'''
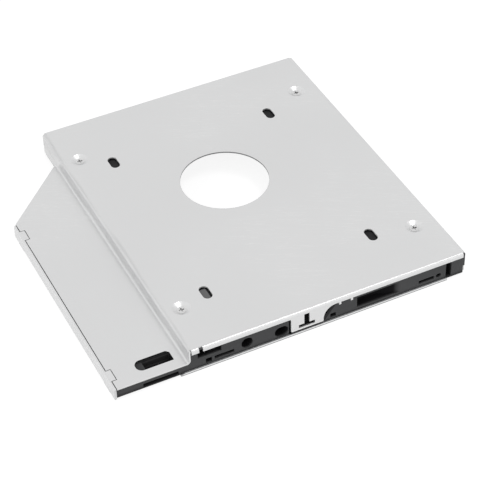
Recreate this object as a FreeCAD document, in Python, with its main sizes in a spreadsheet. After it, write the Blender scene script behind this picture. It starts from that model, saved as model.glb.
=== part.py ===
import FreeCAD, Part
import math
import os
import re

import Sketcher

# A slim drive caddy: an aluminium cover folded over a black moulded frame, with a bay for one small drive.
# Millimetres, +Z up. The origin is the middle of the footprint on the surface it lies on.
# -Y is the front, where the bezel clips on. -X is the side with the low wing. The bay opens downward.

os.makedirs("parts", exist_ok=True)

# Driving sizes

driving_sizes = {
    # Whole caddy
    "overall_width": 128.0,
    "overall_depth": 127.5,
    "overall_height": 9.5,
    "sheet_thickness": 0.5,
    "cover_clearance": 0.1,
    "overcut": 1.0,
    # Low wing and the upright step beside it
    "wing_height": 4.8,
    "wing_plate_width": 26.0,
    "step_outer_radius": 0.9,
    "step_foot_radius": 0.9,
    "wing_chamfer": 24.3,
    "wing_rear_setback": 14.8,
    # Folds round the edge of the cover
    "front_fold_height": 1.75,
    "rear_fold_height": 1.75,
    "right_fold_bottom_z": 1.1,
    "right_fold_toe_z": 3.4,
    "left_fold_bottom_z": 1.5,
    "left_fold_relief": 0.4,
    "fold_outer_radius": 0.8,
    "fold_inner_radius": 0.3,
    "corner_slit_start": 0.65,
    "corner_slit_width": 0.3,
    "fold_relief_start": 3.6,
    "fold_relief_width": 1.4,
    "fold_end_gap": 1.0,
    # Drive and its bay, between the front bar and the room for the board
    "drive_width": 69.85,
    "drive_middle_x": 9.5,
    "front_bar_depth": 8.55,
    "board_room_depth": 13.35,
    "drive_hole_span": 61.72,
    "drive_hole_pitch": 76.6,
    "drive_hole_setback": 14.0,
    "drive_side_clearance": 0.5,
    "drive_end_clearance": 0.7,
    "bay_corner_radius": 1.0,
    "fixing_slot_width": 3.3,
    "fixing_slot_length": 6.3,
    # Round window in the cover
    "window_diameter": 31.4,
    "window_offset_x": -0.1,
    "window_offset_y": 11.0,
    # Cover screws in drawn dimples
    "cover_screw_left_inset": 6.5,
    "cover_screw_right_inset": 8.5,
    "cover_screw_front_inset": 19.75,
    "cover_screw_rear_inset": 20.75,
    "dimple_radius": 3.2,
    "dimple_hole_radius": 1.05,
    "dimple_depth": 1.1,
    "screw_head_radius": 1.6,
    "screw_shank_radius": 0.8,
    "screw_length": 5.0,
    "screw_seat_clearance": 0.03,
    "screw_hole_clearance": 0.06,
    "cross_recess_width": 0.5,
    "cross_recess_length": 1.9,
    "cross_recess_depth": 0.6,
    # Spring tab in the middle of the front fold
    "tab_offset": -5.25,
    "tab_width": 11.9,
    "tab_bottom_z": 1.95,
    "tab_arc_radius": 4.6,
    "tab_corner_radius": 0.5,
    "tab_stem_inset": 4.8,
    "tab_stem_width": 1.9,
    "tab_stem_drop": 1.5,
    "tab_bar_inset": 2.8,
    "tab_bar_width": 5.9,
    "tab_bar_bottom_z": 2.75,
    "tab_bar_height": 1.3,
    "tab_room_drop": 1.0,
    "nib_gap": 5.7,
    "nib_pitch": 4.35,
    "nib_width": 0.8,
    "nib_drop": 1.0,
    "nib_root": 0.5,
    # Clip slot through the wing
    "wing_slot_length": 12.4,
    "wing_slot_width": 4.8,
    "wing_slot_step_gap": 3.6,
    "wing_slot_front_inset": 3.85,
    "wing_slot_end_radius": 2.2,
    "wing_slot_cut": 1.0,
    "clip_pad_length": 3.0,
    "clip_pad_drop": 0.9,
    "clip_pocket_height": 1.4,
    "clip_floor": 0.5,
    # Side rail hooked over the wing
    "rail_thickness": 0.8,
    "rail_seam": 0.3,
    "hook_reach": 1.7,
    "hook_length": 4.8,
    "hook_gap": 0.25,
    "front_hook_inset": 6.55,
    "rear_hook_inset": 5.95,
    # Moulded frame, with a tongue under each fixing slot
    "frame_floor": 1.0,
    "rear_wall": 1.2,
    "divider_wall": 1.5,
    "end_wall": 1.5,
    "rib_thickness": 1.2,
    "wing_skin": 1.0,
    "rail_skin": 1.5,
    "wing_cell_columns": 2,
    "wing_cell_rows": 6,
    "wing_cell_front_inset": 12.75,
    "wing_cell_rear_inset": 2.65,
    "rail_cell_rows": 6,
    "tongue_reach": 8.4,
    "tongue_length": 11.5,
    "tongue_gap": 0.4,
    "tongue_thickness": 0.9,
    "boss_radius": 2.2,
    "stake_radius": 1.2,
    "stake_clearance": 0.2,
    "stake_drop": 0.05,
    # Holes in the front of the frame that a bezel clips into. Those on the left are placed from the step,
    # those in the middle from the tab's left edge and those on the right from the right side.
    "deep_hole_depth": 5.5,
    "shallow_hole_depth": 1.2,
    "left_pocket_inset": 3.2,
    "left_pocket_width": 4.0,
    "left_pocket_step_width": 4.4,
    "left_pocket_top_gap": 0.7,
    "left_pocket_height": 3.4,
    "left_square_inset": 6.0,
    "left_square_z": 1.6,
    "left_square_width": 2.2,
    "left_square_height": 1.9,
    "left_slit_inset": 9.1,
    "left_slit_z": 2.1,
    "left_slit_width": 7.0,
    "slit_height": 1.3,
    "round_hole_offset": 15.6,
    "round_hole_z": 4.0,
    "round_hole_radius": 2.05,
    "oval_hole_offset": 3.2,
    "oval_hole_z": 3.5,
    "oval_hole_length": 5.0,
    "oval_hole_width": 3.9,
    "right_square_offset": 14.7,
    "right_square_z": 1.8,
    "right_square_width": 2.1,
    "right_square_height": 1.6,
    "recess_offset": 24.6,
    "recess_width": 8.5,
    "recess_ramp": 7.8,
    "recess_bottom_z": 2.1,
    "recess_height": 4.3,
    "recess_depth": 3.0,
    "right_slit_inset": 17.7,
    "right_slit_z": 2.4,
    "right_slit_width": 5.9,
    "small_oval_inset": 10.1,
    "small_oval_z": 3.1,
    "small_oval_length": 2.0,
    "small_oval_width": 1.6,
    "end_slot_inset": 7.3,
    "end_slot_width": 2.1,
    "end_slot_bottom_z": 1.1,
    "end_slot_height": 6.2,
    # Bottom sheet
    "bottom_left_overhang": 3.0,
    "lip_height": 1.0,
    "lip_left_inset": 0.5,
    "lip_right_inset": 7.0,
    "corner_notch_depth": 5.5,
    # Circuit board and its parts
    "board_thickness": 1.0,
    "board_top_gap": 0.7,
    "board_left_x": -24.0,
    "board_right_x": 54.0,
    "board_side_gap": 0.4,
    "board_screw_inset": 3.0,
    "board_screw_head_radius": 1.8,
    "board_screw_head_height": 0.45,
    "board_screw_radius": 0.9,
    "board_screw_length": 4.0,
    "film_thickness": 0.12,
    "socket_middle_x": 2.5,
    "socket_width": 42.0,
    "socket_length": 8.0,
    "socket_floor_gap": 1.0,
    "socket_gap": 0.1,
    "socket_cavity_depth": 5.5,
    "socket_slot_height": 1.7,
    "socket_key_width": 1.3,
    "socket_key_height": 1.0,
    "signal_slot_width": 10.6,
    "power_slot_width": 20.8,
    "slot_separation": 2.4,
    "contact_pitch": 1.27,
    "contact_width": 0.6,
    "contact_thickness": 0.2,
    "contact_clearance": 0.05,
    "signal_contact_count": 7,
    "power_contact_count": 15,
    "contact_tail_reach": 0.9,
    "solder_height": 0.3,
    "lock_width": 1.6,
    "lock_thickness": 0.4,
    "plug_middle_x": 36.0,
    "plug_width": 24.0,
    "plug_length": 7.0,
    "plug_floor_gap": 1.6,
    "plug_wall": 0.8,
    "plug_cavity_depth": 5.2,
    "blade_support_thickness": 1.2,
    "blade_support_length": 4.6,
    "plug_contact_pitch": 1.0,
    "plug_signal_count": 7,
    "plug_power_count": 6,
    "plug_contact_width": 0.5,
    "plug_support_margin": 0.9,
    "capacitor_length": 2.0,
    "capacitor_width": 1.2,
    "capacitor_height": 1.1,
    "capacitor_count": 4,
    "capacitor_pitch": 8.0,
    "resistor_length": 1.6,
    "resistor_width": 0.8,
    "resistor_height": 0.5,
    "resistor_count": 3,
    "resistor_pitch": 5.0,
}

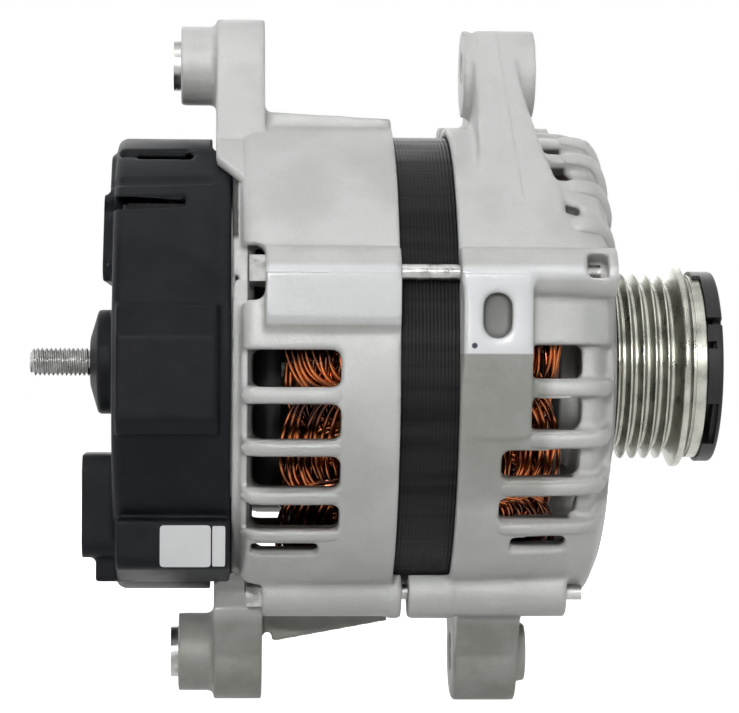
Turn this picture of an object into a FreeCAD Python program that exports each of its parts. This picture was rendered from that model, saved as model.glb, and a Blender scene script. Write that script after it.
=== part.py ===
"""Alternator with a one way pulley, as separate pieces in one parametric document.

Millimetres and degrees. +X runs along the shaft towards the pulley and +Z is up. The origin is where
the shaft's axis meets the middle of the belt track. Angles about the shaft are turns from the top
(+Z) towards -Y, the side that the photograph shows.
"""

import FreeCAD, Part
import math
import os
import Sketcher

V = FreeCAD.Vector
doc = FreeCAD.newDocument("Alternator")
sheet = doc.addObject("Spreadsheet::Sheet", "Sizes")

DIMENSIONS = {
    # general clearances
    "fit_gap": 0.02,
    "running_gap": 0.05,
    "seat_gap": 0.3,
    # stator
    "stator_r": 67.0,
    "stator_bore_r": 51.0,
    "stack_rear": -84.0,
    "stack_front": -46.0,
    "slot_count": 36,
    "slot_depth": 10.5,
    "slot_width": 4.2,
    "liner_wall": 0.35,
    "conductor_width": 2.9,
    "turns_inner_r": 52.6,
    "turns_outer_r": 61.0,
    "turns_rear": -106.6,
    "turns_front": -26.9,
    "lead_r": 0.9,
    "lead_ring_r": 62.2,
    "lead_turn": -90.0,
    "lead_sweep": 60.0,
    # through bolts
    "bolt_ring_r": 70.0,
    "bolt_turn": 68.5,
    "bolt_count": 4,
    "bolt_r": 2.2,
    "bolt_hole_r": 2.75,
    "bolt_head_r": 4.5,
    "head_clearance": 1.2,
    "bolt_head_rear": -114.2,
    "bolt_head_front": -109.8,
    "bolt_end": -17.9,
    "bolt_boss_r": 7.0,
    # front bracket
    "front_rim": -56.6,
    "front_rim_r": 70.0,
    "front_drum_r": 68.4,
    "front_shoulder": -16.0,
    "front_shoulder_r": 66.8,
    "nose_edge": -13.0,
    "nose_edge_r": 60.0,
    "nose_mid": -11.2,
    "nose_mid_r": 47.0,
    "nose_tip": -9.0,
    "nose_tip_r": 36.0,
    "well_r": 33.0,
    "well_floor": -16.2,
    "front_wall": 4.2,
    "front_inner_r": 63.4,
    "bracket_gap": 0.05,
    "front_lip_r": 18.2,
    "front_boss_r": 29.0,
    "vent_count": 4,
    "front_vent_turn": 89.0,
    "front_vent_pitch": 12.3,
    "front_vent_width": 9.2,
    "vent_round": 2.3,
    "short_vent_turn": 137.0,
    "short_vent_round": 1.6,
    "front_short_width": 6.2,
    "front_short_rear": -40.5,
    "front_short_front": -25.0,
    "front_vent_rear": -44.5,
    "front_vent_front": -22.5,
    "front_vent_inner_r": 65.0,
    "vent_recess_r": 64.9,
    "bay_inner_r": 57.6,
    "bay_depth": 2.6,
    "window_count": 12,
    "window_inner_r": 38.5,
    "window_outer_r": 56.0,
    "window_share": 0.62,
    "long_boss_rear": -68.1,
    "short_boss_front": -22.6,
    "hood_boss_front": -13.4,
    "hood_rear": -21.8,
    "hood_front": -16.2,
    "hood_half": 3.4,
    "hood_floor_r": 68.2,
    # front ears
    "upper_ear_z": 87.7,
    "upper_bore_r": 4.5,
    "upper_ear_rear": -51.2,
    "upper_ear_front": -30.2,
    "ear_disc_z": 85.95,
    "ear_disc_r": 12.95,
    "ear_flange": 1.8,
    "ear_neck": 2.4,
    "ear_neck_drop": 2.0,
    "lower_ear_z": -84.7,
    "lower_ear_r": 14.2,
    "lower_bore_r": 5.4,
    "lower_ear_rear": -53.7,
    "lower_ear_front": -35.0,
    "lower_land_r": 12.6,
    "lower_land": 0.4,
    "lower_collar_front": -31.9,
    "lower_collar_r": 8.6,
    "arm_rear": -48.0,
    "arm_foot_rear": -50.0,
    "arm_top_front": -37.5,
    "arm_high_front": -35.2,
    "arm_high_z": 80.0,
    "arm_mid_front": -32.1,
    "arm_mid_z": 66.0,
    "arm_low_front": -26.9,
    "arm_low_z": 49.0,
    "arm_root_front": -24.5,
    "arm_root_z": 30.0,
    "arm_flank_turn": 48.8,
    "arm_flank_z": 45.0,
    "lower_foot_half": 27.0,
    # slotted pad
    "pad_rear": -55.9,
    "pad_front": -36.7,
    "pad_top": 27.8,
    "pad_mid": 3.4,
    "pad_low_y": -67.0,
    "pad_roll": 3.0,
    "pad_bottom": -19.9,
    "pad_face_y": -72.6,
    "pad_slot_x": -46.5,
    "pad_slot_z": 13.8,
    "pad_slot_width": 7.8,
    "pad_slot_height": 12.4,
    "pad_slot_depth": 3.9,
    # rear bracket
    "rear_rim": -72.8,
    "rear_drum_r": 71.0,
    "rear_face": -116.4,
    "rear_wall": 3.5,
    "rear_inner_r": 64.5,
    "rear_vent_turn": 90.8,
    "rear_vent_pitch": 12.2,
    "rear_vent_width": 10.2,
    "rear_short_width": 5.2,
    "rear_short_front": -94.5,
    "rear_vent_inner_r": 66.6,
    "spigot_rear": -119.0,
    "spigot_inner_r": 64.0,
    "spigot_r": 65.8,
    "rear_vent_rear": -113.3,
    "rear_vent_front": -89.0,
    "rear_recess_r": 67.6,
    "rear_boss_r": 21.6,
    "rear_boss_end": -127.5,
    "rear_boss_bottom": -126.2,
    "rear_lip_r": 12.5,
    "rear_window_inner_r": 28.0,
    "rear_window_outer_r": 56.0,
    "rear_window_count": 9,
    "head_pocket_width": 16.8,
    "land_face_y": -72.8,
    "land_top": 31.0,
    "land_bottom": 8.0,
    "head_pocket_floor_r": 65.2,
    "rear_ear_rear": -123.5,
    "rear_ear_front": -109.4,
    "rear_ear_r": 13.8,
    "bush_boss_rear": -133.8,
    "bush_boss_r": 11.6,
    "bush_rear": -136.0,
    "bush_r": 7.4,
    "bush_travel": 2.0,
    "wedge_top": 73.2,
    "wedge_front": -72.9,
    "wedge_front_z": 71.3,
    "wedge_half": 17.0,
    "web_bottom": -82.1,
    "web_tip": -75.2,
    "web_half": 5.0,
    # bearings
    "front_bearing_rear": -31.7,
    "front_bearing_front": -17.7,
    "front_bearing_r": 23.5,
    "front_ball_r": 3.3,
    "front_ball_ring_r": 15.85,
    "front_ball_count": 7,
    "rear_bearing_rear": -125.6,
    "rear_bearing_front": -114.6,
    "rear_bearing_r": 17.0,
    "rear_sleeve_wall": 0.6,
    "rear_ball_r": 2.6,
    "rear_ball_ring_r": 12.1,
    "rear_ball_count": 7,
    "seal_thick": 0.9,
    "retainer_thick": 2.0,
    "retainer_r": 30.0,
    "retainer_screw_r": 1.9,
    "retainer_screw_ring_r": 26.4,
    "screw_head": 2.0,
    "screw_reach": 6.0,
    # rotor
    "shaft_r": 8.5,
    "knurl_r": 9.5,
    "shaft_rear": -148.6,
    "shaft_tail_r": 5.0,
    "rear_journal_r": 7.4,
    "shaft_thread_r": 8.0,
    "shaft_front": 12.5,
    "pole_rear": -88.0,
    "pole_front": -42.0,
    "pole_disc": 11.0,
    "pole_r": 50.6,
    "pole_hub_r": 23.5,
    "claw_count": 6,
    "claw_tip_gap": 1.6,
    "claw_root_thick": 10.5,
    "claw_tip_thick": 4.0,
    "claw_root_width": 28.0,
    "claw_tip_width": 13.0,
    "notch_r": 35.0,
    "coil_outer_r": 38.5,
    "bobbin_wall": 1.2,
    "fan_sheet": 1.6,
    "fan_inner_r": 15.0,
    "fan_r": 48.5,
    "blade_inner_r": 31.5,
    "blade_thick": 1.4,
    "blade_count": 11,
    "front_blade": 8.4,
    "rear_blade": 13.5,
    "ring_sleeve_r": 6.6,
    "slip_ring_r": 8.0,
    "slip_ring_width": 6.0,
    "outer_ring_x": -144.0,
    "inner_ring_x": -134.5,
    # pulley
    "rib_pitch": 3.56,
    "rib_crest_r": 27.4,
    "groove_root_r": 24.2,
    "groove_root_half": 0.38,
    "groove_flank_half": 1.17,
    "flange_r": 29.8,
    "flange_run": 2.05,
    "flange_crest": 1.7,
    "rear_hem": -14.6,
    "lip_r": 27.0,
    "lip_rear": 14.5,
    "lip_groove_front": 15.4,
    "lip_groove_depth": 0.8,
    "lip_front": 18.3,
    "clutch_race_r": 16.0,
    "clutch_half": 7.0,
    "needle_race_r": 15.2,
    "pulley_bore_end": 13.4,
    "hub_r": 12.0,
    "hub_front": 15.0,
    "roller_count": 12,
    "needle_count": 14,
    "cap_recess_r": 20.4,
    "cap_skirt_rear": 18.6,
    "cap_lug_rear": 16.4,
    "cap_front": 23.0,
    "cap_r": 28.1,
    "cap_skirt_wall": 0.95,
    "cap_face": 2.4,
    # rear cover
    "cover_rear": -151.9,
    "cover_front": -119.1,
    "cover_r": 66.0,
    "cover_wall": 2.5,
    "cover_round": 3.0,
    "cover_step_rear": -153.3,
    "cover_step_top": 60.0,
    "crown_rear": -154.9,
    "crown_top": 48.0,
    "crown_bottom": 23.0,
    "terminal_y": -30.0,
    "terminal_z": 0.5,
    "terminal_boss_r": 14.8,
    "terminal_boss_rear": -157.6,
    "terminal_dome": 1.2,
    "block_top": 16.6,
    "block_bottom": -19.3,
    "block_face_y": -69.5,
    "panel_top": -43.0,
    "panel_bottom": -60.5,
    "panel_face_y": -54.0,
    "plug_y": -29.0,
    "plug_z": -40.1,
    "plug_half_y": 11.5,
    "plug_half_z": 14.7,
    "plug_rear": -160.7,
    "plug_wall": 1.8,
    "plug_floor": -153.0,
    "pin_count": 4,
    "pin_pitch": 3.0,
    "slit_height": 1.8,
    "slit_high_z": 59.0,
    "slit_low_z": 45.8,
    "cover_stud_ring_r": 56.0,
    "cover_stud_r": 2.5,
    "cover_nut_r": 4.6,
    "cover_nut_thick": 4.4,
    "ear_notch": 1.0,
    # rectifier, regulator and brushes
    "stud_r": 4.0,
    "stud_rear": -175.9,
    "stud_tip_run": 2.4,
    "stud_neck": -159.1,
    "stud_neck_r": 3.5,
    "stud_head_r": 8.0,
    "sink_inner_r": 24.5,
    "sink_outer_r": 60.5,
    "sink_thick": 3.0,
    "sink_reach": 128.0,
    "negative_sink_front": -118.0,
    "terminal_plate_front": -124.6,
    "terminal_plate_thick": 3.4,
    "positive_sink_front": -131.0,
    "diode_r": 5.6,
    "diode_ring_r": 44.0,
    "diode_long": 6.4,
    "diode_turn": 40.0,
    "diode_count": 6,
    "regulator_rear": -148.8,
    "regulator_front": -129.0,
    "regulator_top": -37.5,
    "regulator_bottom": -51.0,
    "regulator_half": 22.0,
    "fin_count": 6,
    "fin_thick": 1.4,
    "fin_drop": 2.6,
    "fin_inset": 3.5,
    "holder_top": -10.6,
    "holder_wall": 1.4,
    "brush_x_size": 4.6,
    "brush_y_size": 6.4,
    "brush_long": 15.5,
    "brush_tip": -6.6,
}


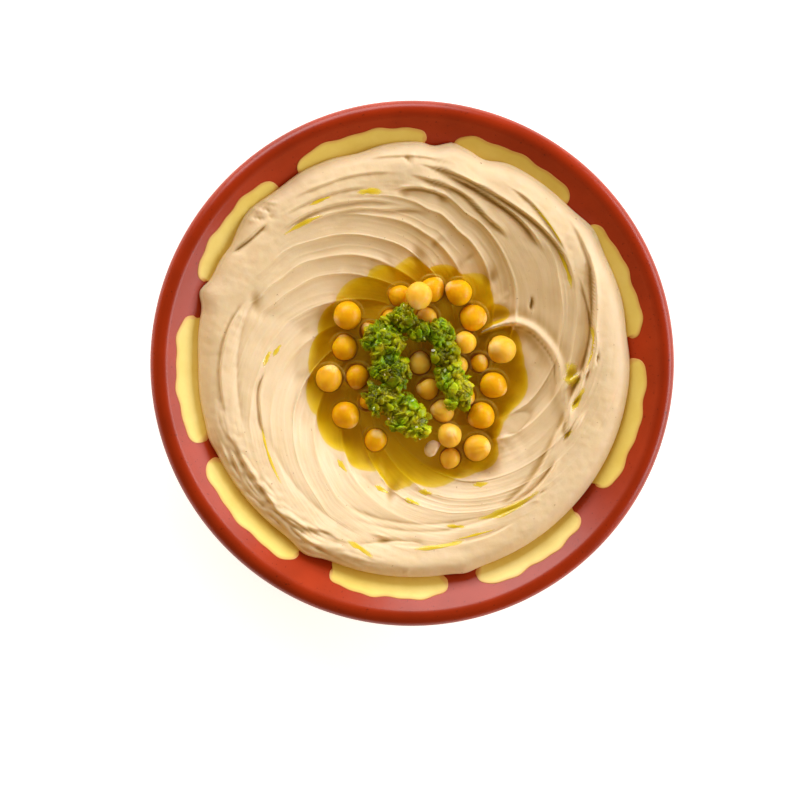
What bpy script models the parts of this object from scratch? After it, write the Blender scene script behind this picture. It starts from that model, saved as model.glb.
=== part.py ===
'''
* [What is being asked] State how many lines above contain the string "from", with no other words.

* [Worked solution] 6